→ **EXERCISE INPUT**:
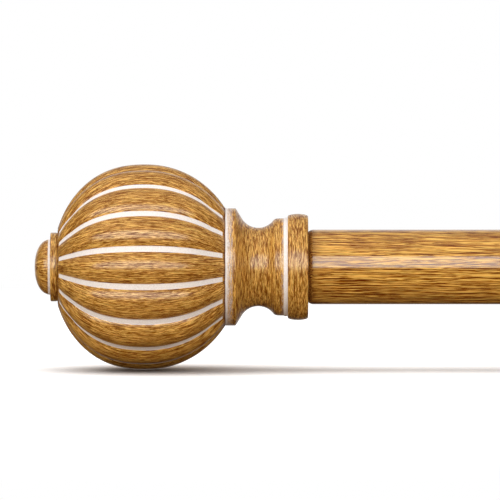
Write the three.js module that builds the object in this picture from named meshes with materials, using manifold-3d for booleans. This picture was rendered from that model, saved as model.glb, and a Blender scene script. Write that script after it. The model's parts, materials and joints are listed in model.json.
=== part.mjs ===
// An adjustable curtain rod with a fluted ball finial on each end and two wall brackets.
// Millimetres. +X runs along the rod, +Y points into the wall and +Z is up.
// The origin is the centre of the left bracket's wall plate, on the wall.
import * as THREE from "three";
import { mergeVertices } from "three/addons/utils/BufferGeometryUtils.js";
import Module from "manifold-3d";

const wasm = await Module();
wasm.setup();

// ---------------------------------------------------------------- driving dimensions

const INCH = 25.4;
const GAP = 0.3; // left between faces that touch on the real object

// Rod: a thin inner tube slides in the outer one.
const OUTER_RADIUS = INCH / 2;
const INNER_RADIUS = 0.4375 * INCH;
const TUBE_WALL = 0.8;
const GLIDE_BORE = 7.5;
const OUTER_LENGTH = 28 * INCH;
const INNER_LENGTH = 676;
const INNER_SHOWN = 3 * INCH;
const MOUTH_RADIUS = INNER_RADIUS + GAP; // the outer tube's mouth is rolled in to guide the inner tube
const END_ROUNDING = 1.8; // length of the rolled edge at a tube's end
const END_DROP = 0.7; // how far that edge drops

// Brackets: where they stand and how far they hold the rod from the wall.
const PROJECTION = 3.5 * INCH;
const END_TO_BRACKET = 120;

// Finial, measured along its axis from the end of the tube, and outwards.
const COLLAR_LENGTH = 7;
const COLLAR_RADIUS = 18.2;
const LAND_RADIUS = 16.6;
const COVE_ALONG = 17;
const COVE_SWEEP = 6.5;
const WAIST_RADIUS = 13.33;
const FLANGE_START = 24.8;
const FLANGE_END = 28.3;
const FLANGE_RADIUS = 19.95;
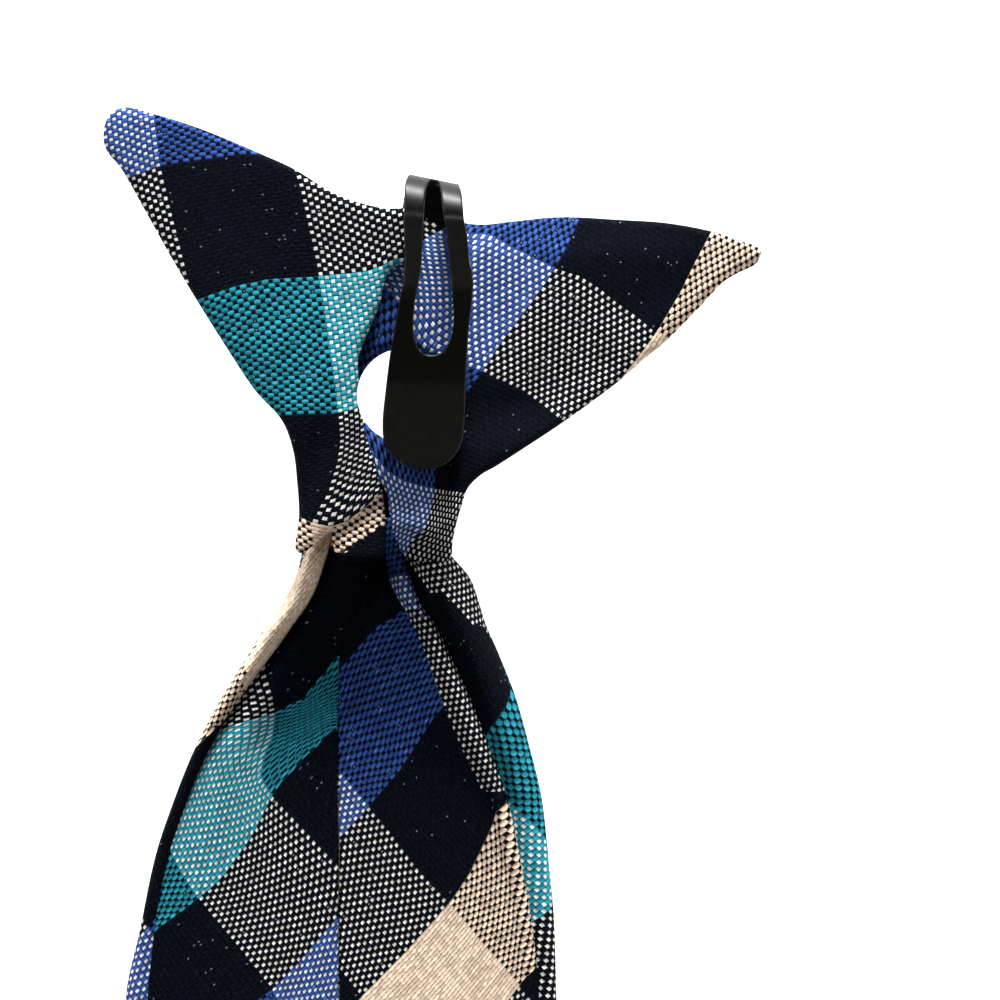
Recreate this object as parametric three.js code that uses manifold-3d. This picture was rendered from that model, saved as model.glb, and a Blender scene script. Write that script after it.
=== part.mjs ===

→ **DIRECTIVE**:
Print every entry exactly as it appears.

→ **TASK RESULT**:
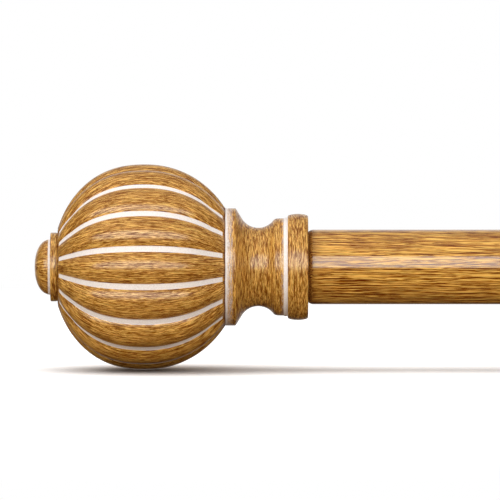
Write the three.js module that builds the object in this picture from named meshes with materials, using manifold-3d for booleans. This picture was rendered from that model, saved as model.glb, and a Blender scene script. Write that script after it. The model's parts, materials and joints are listed in model.json.
=== part.mjs ===
// An adjustable curtain rod with a fluted ball finial on each end and two wall brackets.
// Millimetres. +X runs along the rod, +Y points into the wall and +Z is up.
// The origin is the centre of the left bracket's wall plate, on the wall.
import * as THREE from "three";
import { mergeVertices } from "three/addons/utils/BufferGeometryUtils.js";
import Module from "manifold-3d";

const wasm = await Module();
wasm.setup();

// ---------------------------------------------------------------- driving dimensions

const INCH = 25.4;
const GAP = 0.3; // left between faces that touch on the real object

// Rod: a thin inner tube slides in the outer one.
const OUTER_RADIUS = INCH / 2;
const INNER_RADIUS = 0.4375 * INCH;
const TUBE_WALL = 0.8;
const GLIDE_BORE = 7.5;
const OUTER_LENGTH = 28 * INCH;
const INNER_LENGTH = 676;
const INNER_SHOWN = 3 * INCH;
const MOUTH_RADIUS = INNER_RADIUS + GAP; // the outer tube's mouth is rolled in to guide the inner tube
const END_ROUNDING = 1.8; // length of the rolled edge at a tube's end
const END_DROP = 0.7; // how far that edge drops

// Brackets: where they stand and how far they hold the rod from the wall.
const PROJECTION = 3.5 * INCH;
const END_TO_BRACKET = 120;

// Finial, measured along its axis from the end of the tube, and outwards.
const COLLAR_LENGTH = 7;
const COLLAR_RADIUS = 18.2;
const LAND_RADIUS = 16.6;
const COVE_ALONG = 17;
const COVE_SWEEP = 6.5;
const WAIST_RADIUS = 13.33;
const FLANGE_START = 24.8;
const FLANGE_END = 28.3;
const FLANGE_RADIUS = 19.95;
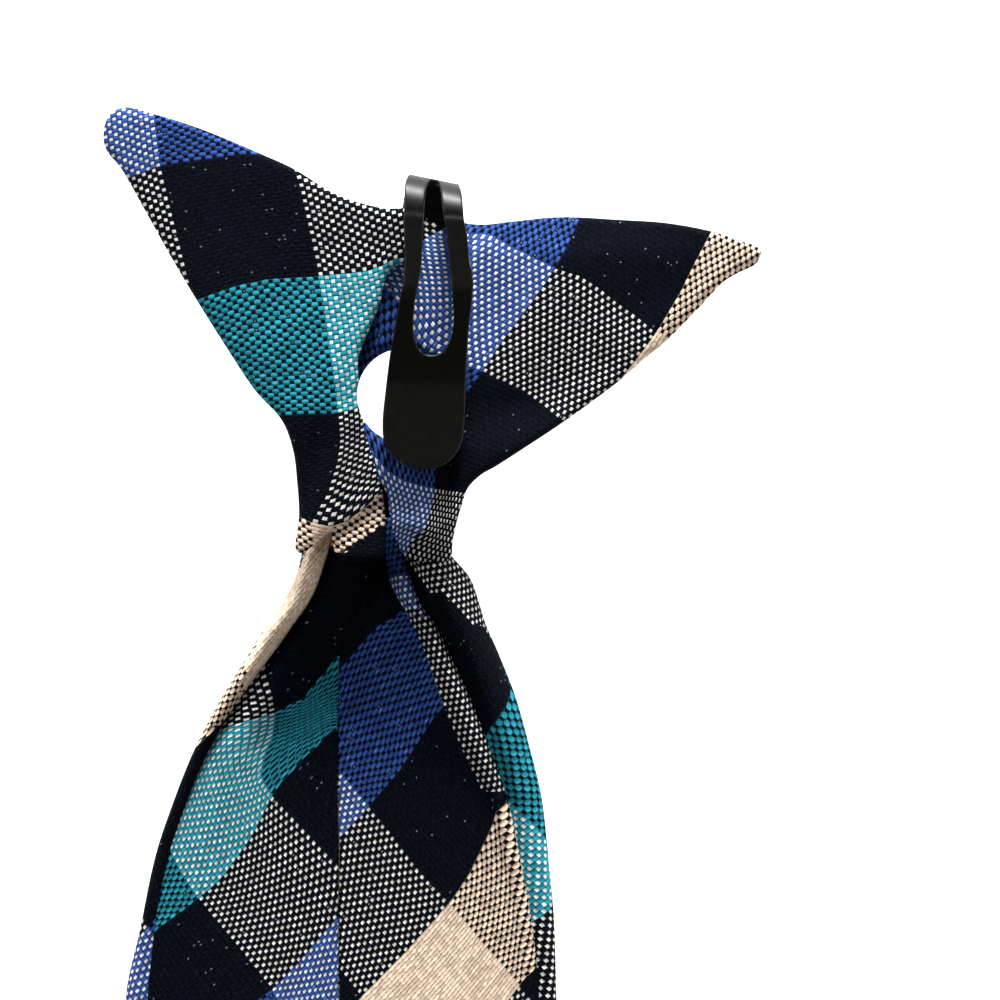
Recreate this object as parametric three.js code that uses manifold-3d. This picture was rendered from that model, saved as model.glb, and a Blender scene script. Write that script after it.
=== part.mjs ===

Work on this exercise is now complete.